Afinal acabaram descobrindo quem matou Rubens Berardo; o criminoso já confessou, era um assaltante comum. E este triste episódio criminal me tem levado muito a meditar na crueldade do noticiário de imprensa quando ocorre um crime desses, aparentemente misterioso. Na ânsia do sensacional, põem-se em letra de forma as hipóteses mais absurdas. Não se poupa o sofrimento dos parentes do morto, não se olha a reputação de ninguém, arrasta-se pela rua da amargura o bom nome da família ferida. Como se não bastasse a dor da bruta morte que a atingiu, a família ainda se vê maculada pelas hipóteses mais injuriosas. Dia sim, dia não, a imprensa descobre um culpado ou, antes, fareja um “culpado”. Sem provas, sem nem indícios veementes indicando a culpabilidade do infeliz, baseada em simples palpite de um delegado, em deduções de uma vizinha, em vagas acusações de um empregado ressentido. No caso Berardo, por exemplo, aquele pobre homem desquitado de uma parenta, embalde apresentou álibis, embalde protestou inocência — foi atirado às feras pelos jornais como se fosse o matador comprovado e condenado. E quando, timidamente, alguém da família duvidou de que ele fosse realmente o assassino, imediatamente se transferiram as suspeitas para o próprio círculo íntimo do morto, “já que estavam protegendo o principal acusado”!

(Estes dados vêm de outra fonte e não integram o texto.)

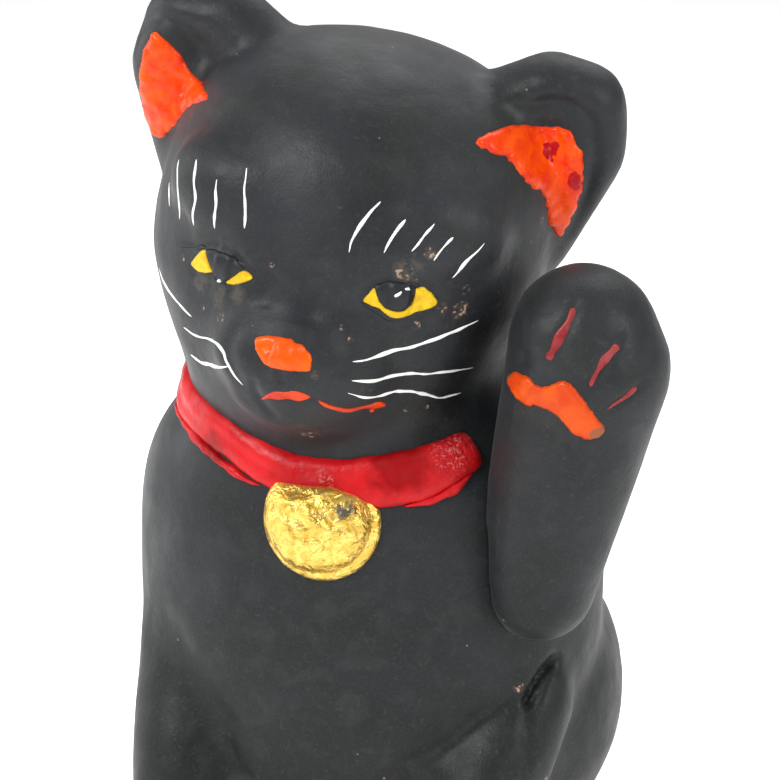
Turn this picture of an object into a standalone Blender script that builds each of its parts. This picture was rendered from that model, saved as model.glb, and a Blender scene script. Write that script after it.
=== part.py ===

Devia existir uma lei que protegesse os inocentes contra esse enxovalhamento injusto, contra esse festival de suspeitas que se difundem levianamente, em pura ânsia de sensacionalismo. Só se devia apresentar um cidadão como suspeito quando na verdade houvesse contra ele acusações veementes, apoiadas em legítima, autorizada e verídica pesquisa policial. Não é humano, não é possível, ficarem os jornais num verdadeiro concurso de palpites a qualquer morte suspeita — deve ter sido a mulher — quem sabe ela tinha um amante? Ah, a mulher é velha — terá sido então a filha? Ou ele tinha uma amante escondida — quem sabe foi um marido enganado? A secretária dele, d. Fulana de Tal (vide foto à esquerda) chorou muito no enterro? Quem sabe foi abandonada e o matou — e logo a manchete: “A polícia desconfia da secretária”. Naturalmente a secretária é inocente, mas, abandonada a hipótese que a incriminava, ninguém se preocupa sequer em reparar o prejuízo moral infligido à pobre mulher.

O rapto daquele meninozinho, Sérgio, lembram-se? Chegaram a atribuir ruidosamente a culpa até à mãe e ao pai do garoto. Os “indícios” eram porque a mãe o vestiu obedecendo aos raptores, e o pai se mostrou muito pressuroso em obter o dinheiro do resgate!

É horrível isto. Já não basta desgraça numa família; além da dor, ainda é mister que se enfrente a suspeita, a calúnia, a difamação inconsequente.

Tem que haver uma lei. Dessas que funcionem, que assustem os levianos, os malvados; ou os exibicionistas que, para verem seu nome e seu retrato em folha de jornal, não se importam em atassalhar o bom nome de ninguém.